» GIVEN INFORMATION

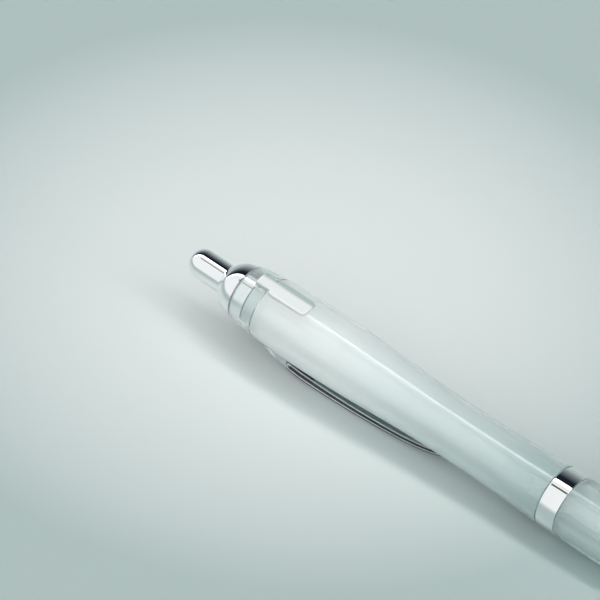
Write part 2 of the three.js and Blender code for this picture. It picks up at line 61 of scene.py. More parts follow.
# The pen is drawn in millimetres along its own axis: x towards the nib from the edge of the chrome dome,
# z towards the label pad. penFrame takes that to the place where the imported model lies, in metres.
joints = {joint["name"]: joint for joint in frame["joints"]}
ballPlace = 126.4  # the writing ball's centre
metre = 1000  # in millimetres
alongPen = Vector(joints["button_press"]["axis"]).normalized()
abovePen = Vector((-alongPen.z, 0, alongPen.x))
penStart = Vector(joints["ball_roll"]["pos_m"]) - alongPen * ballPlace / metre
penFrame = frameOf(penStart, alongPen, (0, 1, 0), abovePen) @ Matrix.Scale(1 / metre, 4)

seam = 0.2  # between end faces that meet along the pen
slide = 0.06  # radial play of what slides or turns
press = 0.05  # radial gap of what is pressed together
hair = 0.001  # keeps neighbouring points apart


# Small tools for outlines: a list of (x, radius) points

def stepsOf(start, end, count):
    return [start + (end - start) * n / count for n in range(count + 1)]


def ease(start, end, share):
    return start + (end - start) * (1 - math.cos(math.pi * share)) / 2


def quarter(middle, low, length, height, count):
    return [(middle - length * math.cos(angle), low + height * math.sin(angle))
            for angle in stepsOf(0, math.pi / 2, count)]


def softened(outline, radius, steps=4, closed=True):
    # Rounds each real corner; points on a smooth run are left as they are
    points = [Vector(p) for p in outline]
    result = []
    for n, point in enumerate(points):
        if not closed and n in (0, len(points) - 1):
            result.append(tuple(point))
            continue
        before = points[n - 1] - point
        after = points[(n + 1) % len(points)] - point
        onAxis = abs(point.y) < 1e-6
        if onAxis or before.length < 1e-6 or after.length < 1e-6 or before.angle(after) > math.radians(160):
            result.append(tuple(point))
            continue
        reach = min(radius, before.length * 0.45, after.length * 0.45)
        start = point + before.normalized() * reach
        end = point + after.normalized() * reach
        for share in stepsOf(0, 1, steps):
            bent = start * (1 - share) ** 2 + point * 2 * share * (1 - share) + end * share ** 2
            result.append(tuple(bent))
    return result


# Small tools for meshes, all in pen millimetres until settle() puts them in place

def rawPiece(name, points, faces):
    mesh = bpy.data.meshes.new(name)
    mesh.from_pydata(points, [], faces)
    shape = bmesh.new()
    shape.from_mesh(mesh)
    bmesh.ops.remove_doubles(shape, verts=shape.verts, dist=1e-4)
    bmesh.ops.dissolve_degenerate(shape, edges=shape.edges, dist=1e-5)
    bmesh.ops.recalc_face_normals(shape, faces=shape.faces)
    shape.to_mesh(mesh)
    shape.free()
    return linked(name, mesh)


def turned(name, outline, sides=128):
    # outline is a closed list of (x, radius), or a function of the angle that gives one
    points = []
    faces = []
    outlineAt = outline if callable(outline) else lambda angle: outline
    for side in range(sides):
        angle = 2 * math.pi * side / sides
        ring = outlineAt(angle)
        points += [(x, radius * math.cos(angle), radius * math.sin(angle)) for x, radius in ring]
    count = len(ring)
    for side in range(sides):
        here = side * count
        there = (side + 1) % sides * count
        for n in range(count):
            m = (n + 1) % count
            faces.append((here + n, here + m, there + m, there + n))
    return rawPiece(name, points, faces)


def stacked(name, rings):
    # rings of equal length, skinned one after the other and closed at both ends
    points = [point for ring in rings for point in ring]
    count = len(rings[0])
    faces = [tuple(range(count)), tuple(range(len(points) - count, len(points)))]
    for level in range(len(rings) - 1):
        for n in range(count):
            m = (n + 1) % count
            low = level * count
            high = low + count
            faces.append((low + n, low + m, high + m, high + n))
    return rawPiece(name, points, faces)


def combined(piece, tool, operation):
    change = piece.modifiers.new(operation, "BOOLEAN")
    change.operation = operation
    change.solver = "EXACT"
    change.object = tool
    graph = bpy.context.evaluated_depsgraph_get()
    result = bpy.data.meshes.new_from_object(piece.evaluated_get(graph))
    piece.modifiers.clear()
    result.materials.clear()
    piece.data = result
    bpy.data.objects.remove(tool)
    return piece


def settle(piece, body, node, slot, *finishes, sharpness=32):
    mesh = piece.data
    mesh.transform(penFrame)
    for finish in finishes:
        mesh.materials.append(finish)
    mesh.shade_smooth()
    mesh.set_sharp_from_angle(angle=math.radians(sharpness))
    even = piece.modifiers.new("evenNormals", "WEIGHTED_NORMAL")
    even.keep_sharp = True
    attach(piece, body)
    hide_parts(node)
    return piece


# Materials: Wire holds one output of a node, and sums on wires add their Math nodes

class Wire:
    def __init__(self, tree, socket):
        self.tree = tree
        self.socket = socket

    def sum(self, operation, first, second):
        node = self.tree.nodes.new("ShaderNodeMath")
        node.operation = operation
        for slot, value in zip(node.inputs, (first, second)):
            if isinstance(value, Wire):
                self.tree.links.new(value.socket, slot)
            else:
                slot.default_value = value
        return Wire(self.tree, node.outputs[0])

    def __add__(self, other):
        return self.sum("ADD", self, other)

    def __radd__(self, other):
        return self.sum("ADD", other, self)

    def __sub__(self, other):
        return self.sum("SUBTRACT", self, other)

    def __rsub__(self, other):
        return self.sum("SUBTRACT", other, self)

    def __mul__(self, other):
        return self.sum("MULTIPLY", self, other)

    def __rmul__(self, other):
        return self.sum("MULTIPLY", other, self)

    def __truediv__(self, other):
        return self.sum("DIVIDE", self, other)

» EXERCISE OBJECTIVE
Search the lines for "body". Copy each line that has it.

» RESPONSE TO THIS EXERCISE
def settle(piece, body, node, slot, *finishes, sharpness=32):
    attach(piece, body)